GIVEN PROBLEM
What is the number of lines containing the string "their"? Answer with the number only.

Source data
┌──

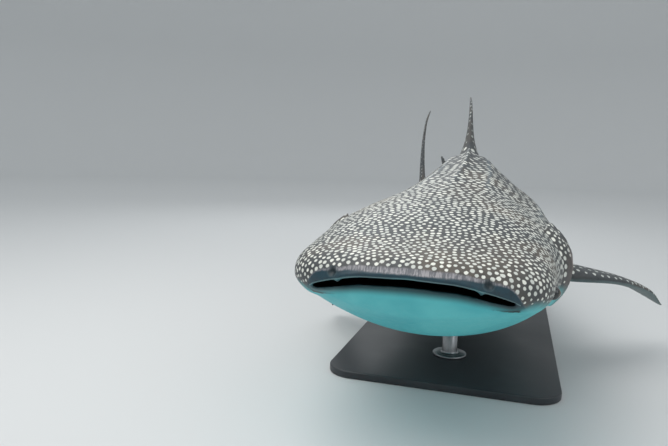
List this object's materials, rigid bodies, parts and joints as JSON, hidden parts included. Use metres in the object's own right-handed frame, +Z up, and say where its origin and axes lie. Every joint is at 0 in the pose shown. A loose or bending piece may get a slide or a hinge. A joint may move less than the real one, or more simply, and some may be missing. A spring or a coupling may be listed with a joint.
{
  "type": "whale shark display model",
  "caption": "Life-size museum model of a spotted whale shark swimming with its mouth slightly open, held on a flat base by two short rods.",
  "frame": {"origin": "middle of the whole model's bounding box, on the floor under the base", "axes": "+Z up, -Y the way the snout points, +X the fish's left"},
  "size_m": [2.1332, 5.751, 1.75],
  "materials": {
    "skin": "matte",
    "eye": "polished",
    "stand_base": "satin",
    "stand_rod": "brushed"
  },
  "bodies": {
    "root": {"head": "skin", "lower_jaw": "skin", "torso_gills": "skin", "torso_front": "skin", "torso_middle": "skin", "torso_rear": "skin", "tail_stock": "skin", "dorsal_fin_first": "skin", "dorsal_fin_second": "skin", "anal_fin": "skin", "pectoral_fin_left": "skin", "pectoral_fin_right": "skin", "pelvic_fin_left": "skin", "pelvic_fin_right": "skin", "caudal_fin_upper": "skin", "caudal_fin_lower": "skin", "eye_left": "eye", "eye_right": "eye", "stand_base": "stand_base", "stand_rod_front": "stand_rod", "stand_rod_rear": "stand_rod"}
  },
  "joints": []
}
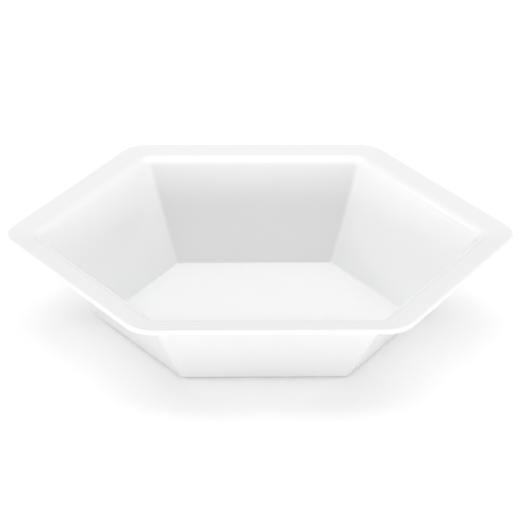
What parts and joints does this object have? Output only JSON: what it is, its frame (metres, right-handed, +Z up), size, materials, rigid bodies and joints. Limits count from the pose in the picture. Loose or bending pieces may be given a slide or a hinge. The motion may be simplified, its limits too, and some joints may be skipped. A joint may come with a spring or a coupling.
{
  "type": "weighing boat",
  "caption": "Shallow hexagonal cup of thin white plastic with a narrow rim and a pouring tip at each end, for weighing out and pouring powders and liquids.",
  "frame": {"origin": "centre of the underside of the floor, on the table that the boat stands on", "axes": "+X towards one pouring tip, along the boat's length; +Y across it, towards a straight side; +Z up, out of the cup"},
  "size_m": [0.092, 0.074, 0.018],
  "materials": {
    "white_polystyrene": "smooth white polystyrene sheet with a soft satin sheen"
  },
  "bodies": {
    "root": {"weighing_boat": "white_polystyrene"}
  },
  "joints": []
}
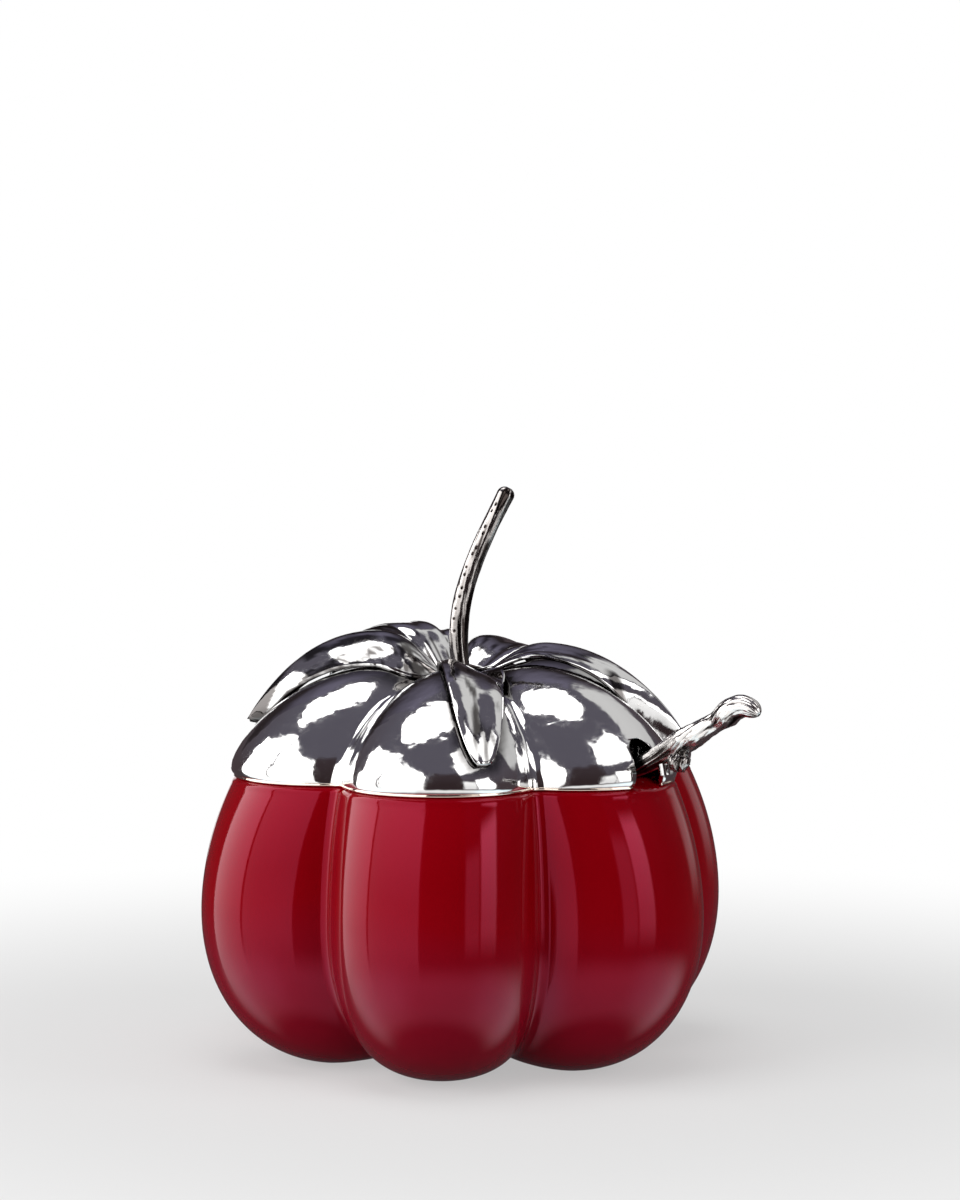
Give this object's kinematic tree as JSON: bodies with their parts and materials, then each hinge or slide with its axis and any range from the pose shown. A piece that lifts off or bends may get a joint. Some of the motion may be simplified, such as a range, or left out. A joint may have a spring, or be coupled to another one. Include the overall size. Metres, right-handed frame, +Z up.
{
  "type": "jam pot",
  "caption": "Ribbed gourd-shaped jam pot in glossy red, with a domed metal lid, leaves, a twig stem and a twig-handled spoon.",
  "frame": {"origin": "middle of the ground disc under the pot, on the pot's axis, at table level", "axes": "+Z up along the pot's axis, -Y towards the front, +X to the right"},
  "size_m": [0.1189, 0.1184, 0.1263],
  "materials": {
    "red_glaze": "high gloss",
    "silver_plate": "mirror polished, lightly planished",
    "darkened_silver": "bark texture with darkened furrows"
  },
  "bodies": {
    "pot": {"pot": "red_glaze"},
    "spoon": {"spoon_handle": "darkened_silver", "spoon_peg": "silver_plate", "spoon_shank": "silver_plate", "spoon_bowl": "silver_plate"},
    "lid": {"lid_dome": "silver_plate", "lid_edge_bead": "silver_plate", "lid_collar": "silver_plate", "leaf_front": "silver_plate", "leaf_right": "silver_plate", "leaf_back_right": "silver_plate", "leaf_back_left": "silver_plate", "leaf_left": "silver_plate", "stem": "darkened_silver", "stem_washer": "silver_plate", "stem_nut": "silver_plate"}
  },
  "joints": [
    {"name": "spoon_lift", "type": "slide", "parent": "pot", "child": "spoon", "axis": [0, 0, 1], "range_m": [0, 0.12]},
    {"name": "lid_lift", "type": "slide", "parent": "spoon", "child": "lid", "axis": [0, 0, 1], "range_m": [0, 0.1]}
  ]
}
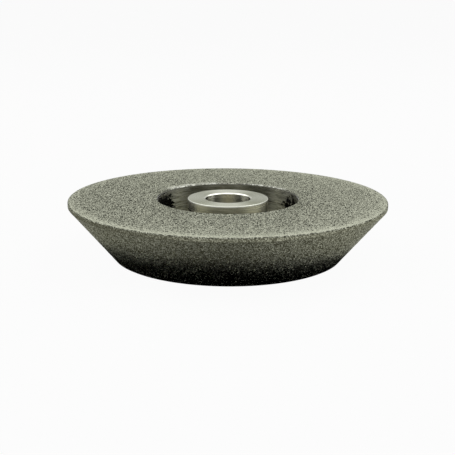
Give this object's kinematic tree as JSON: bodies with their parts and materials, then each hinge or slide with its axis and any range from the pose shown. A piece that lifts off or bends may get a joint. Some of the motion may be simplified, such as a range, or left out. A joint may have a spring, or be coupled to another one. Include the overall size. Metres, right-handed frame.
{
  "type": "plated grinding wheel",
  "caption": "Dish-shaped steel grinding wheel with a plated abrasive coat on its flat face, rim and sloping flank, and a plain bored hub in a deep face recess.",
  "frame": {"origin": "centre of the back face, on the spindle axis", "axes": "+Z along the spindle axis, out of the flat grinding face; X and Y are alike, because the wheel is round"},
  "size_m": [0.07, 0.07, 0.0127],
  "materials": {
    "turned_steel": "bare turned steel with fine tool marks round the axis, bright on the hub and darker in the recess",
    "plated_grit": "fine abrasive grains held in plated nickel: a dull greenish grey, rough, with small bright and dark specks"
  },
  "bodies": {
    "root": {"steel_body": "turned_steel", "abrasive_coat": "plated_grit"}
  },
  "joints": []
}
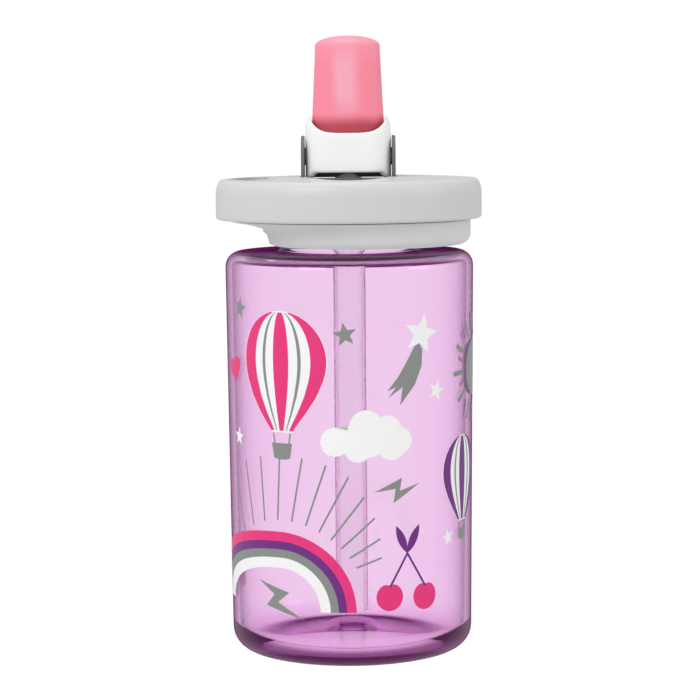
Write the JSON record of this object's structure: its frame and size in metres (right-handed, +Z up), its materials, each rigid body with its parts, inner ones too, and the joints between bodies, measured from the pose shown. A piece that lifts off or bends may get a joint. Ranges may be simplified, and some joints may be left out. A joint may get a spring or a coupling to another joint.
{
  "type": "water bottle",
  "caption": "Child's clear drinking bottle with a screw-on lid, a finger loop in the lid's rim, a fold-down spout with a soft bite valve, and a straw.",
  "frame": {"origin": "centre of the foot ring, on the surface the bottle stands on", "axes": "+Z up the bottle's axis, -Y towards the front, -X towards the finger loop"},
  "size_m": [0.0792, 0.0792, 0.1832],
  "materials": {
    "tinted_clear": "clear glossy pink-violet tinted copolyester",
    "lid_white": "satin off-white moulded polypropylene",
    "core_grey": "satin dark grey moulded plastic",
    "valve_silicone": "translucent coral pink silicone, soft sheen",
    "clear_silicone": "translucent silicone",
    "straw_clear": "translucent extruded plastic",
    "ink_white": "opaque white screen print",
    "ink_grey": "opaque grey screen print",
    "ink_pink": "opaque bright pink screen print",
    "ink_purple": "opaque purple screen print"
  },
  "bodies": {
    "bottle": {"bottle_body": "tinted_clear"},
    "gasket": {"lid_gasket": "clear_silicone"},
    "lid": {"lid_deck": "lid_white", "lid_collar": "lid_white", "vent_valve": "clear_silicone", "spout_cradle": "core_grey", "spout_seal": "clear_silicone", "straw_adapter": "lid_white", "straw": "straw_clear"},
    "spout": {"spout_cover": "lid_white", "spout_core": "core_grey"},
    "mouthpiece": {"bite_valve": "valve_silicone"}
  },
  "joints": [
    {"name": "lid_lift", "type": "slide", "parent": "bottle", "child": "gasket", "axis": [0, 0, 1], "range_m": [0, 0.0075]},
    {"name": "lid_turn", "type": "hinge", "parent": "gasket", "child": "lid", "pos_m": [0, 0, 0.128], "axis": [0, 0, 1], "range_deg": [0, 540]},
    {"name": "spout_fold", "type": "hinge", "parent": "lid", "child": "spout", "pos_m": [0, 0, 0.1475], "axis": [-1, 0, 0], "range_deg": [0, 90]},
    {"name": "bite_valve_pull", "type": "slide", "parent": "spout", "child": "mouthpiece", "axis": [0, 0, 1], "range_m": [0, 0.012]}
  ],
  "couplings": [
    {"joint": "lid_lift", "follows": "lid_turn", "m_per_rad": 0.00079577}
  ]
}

└──

SOLUTION TO THIS EXERCISE
2